- **SUPPLIED ENTRIES**
******************************
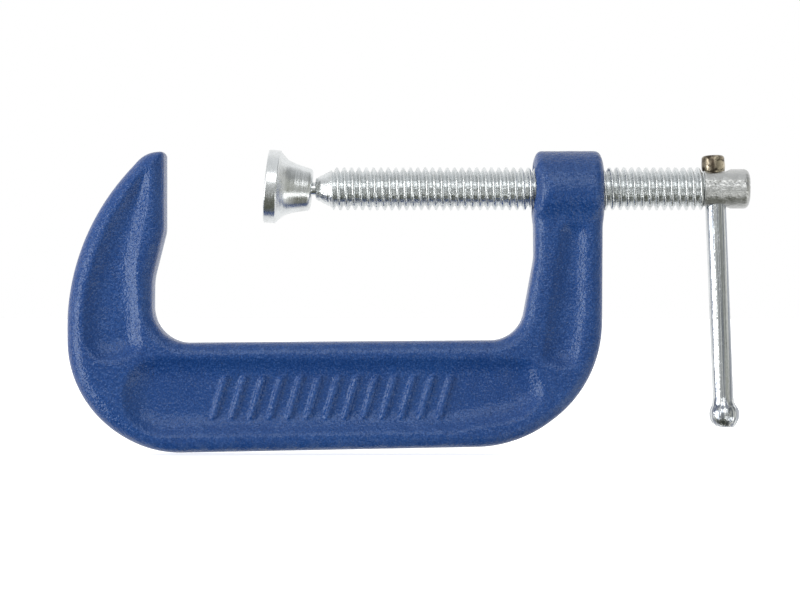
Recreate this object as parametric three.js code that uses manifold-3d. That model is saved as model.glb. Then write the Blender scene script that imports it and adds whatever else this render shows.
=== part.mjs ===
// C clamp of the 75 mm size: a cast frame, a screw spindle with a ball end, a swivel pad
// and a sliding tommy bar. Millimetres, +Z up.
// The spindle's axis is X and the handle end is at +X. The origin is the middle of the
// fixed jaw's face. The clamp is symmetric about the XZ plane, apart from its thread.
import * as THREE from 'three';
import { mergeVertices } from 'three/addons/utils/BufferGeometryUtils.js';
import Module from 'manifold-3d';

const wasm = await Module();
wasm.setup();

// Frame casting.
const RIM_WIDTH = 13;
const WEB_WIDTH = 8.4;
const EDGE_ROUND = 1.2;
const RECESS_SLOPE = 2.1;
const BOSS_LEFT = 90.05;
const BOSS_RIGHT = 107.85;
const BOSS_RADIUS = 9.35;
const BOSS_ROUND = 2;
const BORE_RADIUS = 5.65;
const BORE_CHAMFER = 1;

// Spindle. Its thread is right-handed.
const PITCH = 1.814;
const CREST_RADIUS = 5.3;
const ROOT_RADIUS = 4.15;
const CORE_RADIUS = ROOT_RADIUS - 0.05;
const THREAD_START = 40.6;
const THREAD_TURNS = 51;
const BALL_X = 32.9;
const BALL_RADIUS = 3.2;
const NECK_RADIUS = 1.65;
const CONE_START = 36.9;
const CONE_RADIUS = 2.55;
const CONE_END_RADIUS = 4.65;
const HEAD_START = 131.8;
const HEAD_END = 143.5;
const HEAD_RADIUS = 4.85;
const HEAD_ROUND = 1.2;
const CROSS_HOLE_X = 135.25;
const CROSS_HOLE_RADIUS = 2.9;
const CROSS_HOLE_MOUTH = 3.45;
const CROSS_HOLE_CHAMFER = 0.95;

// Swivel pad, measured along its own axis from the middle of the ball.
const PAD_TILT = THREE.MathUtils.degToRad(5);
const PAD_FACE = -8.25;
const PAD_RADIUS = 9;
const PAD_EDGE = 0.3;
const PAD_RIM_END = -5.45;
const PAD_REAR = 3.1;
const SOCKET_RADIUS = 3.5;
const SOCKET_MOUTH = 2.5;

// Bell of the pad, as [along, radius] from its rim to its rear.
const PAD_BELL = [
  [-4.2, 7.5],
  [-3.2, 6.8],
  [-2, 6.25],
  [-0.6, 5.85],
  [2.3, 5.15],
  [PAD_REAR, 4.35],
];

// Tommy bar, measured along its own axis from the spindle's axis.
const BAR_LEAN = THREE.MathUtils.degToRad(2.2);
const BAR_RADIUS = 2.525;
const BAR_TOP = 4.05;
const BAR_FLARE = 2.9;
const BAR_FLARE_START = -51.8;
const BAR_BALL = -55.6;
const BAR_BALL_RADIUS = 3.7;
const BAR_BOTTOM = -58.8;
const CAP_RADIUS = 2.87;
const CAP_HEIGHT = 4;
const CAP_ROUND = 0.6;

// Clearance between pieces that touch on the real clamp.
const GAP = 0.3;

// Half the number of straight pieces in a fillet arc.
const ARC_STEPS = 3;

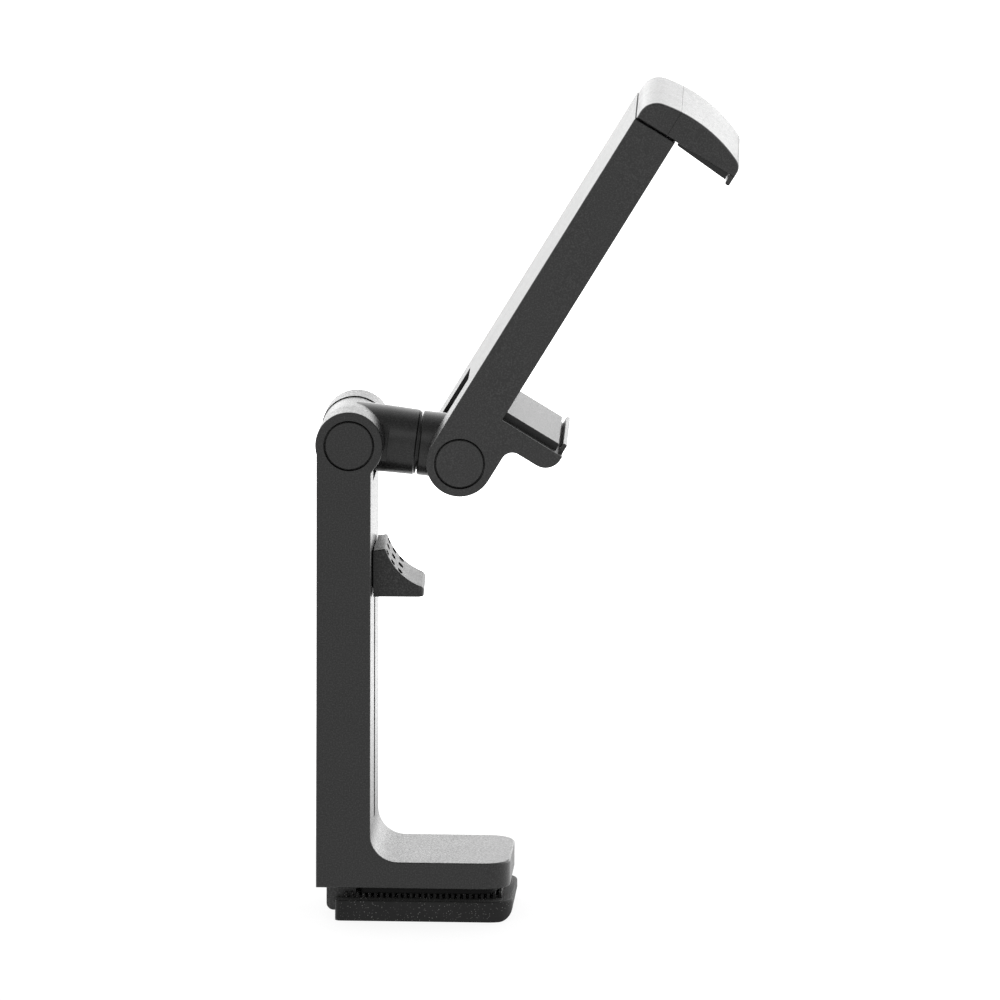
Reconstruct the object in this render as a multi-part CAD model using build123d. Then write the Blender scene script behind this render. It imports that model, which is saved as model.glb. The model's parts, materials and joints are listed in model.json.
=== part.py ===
******************************
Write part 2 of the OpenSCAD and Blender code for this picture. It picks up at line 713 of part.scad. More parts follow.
******************************
- **GOAL**
Print, from the entries above, the line with "Recreate this object", the line with "const BORE_CHAMFER = 1;" and all lines between them, exactly and with nothing else.

- **RESPONSE**
Recreate this object as parametric three.js code that uses manifold-3d. That model is saved as model.glb. Then write the Blender scene script that imports it and adds whatever else this render shows.
=== part.mjs ===
// C clamp of the 75 mm size: a cast frame, a screw spindle with a ball end, a swivel pad
// and a sliding tommy bar. Millimetres, +Z up.
// The spindle's axis is X and the handle end is at +X. The origin is the middle of the
// fixed jaw's face. The clamp is symmetric about the XZ plane, apart from its thread.
import * as THREE from 'three';
import { mergeVertices } from 'three/addons/utils/BufferGeometryUtils.js';
import Module from 'manifold-3d';

const wasm = await Module();
wasm.setup();

// Frame casting.
const RIM_WIDTH = 13;
const WEB_WIDTH = 8.4;
const EDGE_ROUND = 1.2;
const RECESS_SLOPE = 2.1;
const BOSS_LEFT = 90.05;
const BOSS_RIGHT = 107.85;
const BOSS_RADIUS = 9.35;
const BOSS_ROUND = 2;
const BORE_RADIUS = 5.65;
const BORE_CHAMFER = 1;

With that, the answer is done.